↓

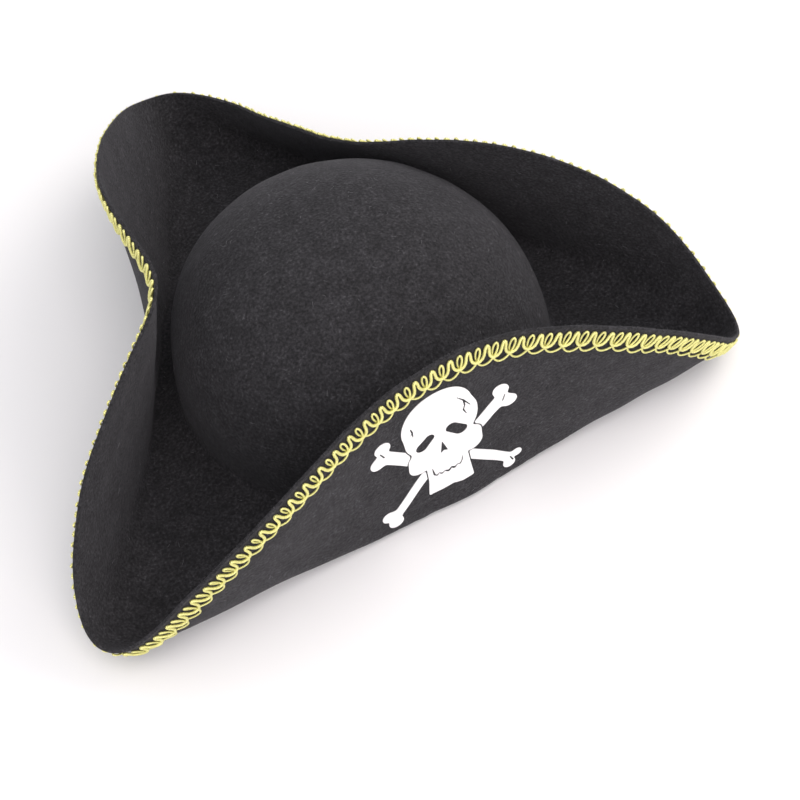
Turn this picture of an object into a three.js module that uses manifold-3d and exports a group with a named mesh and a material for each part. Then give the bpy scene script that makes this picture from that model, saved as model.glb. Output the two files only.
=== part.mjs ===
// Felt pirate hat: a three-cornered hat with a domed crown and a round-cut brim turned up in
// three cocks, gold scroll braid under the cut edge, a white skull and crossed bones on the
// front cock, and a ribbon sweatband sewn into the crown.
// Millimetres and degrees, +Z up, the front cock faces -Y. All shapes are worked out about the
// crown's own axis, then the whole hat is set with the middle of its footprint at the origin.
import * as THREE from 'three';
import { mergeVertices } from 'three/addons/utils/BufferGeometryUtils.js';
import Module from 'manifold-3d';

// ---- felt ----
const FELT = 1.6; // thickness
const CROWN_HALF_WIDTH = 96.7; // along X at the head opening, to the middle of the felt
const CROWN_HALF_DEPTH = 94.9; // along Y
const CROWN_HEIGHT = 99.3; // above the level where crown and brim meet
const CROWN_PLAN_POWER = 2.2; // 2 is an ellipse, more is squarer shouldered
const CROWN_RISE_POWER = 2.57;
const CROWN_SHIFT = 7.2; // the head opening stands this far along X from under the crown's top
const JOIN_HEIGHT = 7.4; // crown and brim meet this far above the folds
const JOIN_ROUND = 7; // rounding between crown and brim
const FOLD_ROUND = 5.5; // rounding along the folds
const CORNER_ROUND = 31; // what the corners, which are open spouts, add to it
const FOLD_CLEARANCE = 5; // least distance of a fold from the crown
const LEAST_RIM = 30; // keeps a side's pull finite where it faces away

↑

**Aim of the exercise:** Emit, unaltered, the lines from the top of the listing down through the line that holds "import Module from 'manifold-3d';"; emit nothing else.

**In response:**
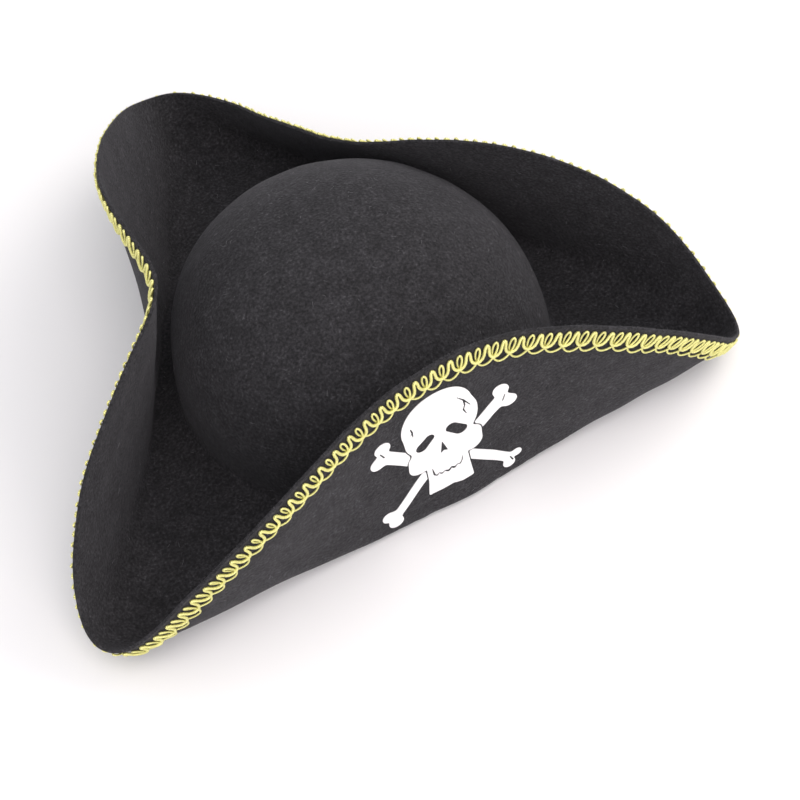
Turn this picture of an object into a three.js module that uses manifold-3d and exports a group with a named mesh and a material for each part. Then give the bpy scene script that makes this picture from that model, saved as model.glb. Output the two files only.
=== part.mjs ===
// Felt pirate hat: a three-cornered hat with a domed crown and a round-cut brim turned up in
// three cocks, gold scroll braid under the cut edge, a white skull and crossed bones on the
// front cock, and a ribbon sweatband sewn into the crown.
// Millimetres and degrees, +Z up, the front cock faces -Y. All shapes are worked out about the
// crown's own axis, then the whole hat is set with the middle of its footprint at the origin.
import * as THREE from 'three';
import { mergeVertices } from 'three/addons/utils/BufferGeometryUtils.js';
import Module from 'manifold-3d';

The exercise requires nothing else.